The Carrolup Centre for Truth-telling will be a perpetual flame to draw all Australians together to share their stories and produce knowledge – knowledge that improves our culture and our society’s capacity to organise itself around policies of inclusion.

Around this permanent axis of Carrolup art there will be associated exhibits and evolving programs of community engagement, as well as national and international programs of research. These programs will explore the improvement of the human condition by overcoming prejudice and injustice.

The Centre will be open to everyone and our many visitors from across Australia and beyond, as well as employ virtual and other technologies to engage national and international audiences. Because the lessons of Carrolup will resonate with the experiences of many First Nations people around the world, the Centre will have an international reach.

The Carrolup Centre will be located within the John Curtin Gallery precinct on Curtin’s Perth campus. We are raising funds to create a dedicated space for the Carrolup artworks and to develop programs of engagement around them.

The cost of establishing the Centre and its programs is estimated at $15 million.

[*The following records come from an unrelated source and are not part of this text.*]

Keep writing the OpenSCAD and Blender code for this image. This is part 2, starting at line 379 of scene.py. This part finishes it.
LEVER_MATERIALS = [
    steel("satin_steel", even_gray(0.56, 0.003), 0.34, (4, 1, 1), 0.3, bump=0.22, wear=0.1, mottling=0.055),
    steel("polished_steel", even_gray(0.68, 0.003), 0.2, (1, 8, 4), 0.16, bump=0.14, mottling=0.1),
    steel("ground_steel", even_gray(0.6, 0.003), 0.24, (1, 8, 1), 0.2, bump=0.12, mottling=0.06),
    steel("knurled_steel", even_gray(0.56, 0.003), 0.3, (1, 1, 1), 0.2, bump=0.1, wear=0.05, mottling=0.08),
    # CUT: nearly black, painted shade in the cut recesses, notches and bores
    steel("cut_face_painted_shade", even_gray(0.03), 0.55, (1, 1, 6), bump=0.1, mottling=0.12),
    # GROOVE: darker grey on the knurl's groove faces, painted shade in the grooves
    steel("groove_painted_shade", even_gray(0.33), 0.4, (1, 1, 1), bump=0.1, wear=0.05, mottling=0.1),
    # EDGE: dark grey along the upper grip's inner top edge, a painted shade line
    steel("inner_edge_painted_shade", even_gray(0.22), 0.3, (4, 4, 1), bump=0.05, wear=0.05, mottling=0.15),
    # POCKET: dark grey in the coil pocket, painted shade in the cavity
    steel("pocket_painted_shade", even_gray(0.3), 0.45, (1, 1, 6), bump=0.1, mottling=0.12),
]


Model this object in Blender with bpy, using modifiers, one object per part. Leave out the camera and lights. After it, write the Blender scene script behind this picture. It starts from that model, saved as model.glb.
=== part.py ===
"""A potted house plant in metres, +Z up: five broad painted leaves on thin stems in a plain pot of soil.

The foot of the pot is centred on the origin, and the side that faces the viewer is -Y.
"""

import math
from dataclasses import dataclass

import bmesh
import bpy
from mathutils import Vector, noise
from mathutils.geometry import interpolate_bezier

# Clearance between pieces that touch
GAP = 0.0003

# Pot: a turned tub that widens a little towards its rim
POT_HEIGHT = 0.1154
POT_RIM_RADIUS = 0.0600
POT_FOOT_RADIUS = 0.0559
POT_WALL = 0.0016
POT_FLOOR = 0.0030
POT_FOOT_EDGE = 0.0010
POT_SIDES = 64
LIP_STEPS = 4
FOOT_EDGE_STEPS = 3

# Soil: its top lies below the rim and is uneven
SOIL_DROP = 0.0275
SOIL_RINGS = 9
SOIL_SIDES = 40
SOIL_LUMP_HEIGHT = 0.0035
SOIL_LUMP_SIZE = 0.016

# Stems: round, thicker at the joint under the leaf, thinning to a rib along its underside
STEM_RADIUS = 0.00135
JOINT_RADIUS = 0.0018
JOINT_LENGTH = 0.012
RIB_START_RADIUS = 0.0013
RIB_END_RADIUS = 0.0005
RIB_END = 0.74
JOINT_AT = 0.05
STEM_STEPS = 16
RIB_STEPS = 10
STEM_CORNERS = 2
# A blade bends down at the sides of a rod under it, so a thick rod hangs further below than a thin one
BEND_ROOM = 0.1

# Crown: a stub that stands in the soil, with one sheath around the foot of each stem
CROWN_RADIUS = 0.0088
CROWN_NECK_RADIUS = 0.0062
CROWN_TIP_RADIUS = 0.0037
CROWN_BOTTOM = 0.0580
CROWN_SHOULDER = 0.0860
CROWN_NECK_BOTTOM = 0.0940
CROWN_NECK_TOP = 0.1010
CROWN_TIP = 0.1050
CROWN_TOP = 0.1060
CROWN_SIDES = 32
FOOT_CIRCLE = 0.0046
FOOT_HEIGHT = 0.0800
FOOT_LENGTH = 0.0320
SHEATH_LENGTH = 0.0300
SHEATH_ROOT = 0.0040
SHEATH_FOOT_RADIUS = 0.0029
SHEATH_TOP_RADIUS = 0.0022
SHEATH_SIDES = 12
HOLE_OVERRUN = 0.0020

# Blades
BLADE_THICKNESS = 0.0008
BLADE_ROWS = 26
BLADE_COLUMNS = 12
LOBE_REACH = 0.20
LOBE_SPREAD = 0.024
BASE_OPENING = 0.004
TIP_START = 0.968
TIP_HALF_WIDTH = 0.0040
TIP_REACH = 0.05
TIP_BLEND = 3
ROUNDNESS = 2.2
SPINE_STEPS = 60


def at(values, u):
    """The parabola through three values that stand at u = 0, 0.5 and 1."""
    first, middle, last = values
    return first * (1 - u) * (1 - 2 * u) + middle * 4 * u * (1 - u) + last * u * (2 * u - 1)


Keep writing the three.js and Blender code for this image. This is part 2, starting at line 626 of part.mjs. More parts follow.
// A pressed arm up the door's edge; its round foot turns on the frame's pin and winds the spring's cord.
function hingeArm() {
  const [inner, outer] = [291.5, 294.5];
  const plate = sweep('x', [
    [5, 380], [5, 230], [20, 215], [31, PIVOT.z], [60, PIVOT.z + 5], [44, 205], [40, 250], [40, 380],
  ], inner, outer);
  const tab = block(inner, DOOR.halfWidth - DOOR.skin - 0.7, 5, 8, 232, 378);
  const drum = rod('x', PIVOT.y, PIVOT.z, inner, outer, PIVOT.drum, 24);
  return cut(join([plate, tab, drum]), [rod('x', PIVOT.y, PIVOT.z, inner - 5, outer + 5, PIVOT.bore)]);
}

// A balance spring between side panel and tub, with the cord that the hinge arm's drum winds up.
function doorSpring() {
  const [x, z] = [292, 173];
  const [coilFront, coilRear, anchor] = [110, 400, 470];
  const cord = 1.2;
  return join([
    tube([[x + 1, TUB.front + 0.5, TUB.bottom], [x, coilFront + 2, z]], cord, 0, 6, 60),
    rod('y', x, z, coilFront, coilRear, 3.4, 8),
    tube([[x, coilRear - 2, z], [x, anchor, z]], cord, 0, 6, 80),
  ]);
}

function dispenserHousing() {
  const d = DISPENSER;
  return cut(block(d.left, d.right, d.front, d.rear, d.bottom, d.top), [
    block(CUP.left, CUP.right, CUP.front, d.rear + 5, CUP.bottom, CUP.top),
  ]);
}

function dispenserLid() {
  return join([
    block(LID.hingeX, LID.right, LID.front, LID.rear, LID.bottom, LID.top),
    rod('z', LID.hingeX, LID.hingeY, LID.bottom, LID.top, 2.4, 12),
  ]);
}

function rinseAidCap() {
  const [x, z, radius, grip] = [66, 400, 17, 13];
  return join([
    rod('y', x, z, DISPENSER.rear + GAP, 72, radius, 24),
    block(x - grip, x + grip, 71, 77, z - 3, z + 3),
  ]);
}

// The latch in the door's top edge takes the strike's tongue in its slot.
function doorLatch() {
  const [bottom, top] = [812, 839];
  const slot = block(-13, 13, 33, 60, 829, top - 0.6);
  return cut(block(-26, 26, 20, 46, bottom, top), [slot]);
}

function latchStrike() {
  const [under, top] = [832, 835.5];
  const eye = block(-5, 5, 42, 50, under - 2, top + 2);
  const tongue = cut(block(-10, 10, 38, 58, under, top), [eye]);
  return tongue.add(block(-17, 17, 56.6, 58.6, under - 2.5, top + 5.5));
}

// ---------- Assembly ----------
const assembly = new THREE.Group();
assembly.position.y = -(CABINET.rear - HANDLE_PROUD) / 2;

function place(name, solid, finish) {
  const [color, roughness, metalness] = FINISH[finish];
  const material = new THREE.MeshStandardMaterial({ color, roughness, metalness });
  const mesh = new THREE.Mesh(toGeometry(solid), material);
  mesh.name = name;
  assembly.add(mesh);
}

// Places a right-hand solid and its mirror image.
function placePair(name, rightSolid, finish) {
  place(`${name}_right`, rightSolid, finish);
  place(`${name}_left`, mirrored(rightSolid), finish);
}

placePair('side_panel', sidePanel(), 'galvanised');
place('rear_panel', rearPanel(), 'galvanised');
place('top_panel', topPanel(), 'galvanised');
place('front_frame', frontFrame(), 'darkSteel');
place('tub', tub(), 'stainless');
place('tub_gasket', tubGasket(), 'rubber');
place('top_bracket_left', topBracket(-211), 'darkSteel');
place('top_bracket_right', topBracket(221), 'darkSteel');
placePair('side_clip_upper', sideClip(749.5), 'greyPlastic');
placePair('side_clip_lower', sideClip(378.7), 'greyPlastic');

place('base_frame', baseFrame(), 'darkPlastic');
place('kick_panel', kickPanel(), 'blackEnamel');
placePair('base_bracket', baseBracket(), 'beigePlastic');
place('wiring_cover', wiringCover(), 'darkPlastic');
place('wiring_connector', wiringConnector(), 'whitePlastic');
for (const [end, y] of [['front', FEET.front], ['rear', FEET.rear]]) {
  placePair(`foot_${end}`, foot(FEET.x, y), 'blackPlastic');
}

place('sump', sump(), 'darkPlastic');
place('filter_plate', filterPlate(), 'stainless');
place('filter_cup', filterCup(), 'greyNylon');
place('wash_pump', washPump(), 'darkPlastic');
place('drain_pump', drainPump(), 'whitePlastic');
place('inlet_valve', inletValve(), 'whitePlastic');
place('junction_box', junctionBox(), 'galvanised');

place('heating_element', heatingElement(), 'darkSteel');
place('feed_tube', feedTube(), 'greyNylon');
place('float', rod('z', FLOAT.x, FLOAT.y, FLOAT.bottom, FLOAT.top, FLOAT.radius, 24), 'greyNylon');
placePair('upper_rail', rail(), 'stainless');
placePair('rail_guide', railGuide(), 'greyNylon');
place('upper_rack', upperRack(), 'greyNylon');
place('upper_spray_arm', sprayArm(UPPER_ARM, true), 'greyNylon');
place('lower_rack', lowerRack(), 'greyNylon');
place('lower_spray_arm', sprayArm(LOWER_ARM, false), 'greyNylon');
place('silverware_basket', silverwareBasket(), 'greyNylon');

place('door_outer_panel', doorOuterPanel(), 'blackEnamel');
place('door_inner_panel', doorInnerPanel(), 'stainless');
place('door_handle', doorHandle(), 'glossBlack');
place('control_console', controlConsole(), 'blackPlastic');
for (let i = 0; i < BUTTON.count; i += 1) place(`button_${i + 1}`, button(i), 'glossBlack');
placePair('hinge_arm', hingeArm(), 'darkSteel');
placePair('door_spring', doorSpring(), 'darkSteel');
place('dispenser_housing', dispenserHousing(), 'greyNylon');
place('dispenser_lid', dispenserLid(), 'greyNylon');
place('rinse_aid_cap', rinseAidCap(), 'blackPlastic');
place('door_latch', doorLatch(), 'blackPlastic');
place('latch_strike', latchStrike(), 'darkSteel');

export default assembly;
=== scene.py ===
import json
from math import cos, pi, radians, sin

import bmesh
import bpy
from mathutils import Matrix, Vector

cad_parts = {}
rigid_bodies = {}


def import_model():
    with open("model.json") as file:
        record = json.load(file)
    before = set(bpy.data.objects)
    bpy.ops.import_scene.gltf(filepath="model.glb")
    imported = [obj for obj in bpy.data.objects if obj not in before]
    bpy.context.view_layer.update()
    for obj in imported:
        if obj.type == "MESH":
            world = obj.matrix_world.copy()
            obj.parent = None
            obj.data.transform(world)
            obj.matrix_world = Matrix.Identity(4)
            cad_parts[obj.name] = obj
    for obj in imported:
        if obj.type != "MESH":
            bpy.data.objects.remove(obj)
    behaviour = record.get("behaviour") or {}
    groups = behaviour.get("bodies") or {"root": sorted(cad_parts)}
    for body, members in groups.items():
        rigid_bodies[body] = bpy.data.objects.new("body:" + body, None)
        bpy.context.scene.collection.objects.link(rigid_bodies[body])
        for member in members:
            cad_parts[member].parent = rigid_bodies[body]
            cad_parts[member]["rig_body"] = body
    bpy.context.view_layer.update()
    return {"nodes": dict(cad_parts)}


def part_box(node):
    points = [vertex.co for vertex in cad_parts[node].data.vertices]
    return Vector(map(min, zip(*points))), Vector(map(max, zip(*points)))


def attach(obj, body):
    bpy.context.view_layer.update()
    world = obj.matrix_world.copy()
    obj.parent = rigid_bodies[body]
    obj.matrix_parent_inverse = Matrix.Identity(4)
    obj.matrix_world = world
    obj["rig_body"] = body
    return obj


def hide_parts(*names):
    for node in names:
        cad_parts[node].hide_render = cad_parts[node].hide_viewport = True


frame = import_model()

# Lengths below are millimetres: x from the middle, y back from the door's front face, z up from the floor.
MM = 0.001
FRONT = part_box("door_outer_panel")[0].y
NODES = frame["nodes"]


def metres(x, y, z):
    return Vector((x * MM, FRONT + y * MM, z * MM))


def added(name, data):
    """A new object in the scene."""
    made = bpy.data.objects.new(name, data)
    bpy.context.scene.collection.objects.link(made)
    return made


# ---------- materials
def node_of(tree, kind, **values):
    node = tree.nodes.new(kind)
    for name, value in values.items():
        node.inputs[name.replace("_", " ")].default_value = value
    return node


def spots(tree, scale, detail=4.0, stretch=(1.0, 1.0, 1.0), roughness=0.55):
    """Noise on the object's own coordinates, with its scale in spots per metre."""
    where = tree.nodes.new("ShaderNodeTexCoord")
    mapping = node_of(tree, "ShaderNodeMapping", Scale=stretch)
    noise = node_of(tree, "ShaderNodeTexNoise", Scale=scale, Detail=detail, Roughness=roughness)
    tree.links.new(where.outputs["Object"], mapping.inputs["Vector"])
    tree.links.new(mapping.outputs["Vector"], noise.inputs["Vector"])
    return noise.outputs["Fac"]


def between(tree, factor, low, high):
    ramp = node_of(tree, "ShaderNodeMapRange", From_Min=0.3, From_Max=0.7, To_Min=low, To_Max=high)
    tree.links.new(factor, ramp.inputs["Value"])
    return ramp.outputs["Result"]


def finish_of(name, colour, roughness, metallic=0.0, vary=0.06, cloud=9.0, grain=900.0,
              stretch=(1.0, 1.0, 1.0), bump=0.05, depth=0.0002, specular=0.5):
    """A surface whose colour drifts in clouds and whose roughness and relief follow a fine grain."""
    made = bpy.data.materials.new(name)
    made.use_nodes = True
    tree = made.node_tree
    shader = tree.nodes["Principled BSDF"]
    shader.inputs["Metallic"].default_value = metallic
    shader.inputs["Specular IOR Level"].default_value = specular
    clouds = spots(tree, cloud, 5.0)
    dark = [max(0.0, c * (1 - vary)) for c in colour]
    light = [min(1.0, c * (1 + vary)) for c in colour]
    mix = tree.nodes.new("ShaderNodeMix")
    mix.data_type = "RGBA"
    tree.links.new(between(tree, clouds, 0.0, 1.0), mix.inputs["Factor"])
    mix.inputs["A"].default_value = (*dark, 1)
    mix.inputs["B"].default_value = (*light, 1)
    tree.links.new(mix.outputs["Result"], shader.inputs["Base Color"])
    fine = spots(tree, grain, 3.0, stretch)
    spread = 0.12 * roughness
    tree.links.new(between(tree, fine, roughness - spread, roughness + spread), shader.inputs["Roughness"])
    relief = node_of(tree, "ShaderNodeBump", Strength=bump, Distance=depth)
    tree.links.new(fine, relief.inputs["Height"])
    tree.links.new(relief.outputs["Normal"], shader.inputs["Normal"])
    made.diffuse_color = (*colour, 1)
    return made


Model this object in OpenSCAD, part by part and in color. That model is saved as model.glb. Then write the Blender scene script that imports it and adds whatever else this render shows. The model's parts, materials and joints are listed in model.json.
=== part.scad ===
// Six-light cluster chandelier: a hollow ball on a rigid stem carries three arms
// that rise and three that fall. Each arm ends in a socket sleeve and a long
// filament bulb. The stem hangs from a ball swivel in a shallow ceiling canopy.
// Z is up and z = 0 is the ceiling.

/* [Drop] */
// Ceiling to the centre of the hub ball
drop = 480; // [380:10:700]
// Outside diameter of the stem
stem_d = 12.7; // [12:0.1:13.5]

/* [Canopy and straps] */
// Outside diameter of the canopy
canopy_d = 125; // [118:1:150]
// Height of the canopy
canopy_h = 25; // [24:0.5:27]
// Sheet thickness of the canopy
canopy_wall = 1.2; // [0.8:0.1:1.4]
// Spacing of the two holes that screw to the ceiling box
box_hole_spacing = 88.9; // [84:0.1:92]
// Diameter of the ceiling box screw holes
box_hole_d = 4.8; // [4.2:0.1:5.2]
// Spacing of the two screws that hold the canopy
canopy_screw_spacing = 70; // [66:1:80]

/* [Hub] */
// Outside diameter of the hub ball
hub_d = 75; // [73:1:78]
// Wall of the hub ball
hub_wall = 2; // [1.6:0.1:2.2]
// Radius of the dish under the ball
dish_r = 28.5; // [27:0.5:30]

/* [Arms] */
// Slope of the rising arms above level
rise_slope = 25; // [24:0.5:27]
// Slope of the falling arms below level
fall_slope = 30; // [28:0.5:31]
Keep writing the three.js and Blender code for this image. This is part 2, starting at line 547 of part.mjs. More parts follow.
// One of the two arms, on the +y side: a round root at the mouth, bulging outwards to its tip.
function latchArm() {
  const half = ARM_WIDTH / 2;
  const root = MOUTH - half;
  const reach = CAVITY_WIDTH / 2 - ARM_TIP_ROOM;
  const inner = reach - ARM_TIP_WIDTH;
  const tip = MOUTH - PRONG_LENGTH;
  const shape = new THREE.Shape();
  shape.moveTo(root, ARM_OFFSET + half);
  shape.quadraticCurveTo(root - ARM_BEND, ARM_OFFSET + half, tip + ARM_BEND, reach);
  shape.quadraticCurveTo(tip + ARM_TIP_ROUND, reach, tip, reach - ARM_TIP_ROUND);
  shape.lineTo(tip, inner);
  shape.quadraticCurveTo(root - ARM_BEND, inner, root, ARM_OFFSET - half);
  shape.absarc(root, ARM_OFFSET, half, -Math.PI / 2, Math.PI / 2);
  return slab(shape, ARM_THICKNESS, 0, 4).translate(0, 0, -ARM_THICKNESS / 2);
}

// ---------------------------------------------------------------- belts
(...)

The Carrolup Centre for Truth-telling

“The Carrolup Centre will commemorate how young Aboriginal children – forcibly separated from their families, isolated, segregated, traumatised and living in an unknown place – still found beauty and connection to Country through their art. It will be an enduring reminder that while racism seeks to destroy all that is good about a people, it never can. Like water, cultural beauty and goodness always finds a way; at Carrolup, that way was through children.”